I have a theory.
If texture in writing makes the reader feel immersed in the story, and if writers achieve texture by adding layers of richness, then I think one way to do that is through sensory detail. I suspect that the use of all 5 senses makes the reader fall into the story. The reader thinks she’s right there, because she can see, hear, feel, taste, and smell what the characters are experiencing. My theory is that readers don’t notice. They are too busy being swept away by the story to notice the texture.
To test my theory, I decided to take a look at the first two pages of some of the books that have been suggested so far this month as examples of good use of texture.
Pamela brought it up first with Jamaica Inn, by Daphne du Maurier. Copyright 1936. I was expecting its language–on account of its age, setting, and subject–would produce a lot of sensory detail. It did.
Then I looked at a few of the authors mentioned in comments from Kait’s post, defining texture (I chose these titles just because they’re on my shelf):
Julia Spencer-Fleming’s Out of the Deep I Cry
J.K. Rowling’s Harry Potter (#1, Sorcerer’s Stone, surprised me, so I also looked at #7, Deathly Hallows, to see if there were changes as the series evolved–there were)
Shamini Flint’s Inspector Singh Investigates: A Most Peculiar Malaysian Murder
Tami Hoag’s Ashes to Ashes
And finally I looked at The Maltese Falcon, by Dashiell Hammett, which came up in Mary’s discussion about shadows. I didn’t expect that hard-boiled would leave much room for sensory detail. I was wrong.
Here’s what I found, in chronological order by copyright:
copyright / book title / # of times sensory detail is used in 1st 2 pp
1929 / The Maltese Falcon / 22
1936 / Jamaica Inn / 23
1997 / Harry Potter #1 / 8
1999 / Ashes to Ashes / 18
2004 / Out of the Deep I Cry / 24
2007 / Harry Potter #7 / 16
2008 / Inspector Singh / 15
Is that a lot? Too much or too little? I don’t know. I would encourage writers to take a look at their own manuscripts and see how their use of sensory detail compares to these well-textured examples.

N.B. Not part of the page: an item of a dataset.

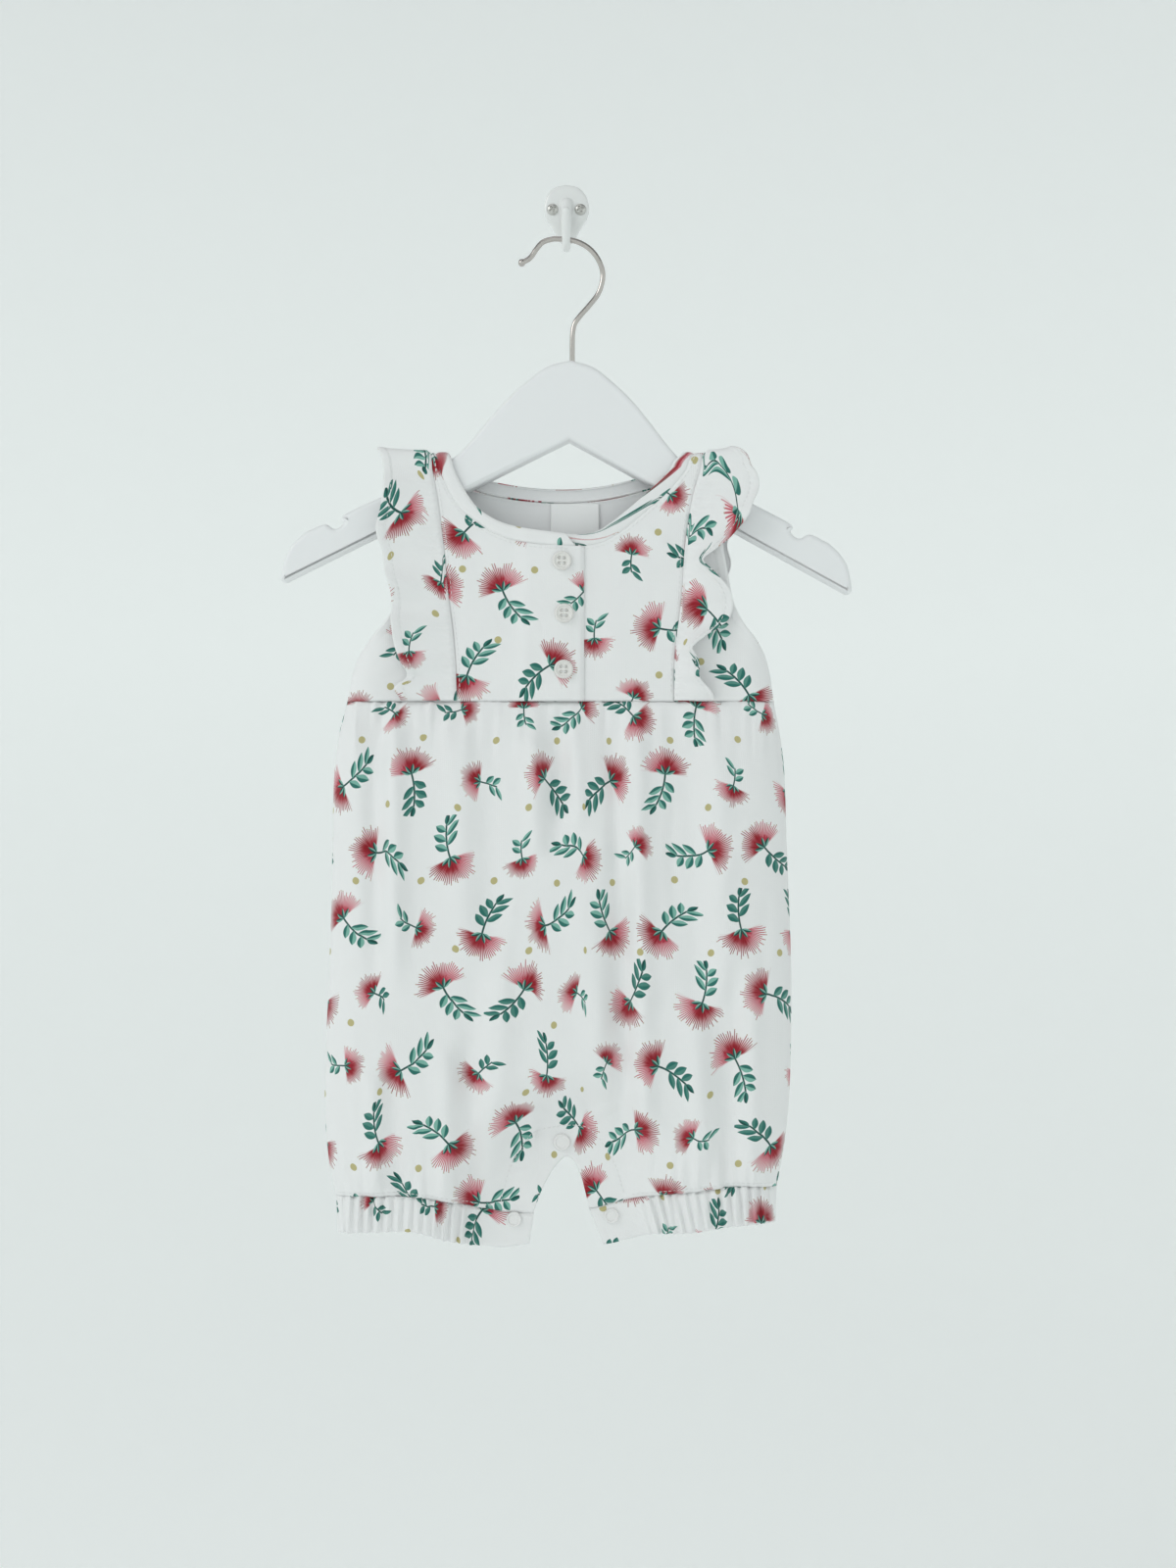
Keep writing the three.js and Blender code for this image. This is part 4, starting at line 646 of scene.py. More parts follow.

The words I tagged as sensory detail will likely differ from what others perceive. I tagged them if they made me see, hear, feel, taste, or smell some aspect of the scene. I haven’t broken them down by type, although I noticed that most of them fall into the sight category, the easiest to use. But each sample also contained examples of smell, which is an under-used and highly powerful sense.
This is just one exercise for studying successful books, but there are plenty of others. Do you ever notice too much sensory detail? Does it annoy you if there’s too much?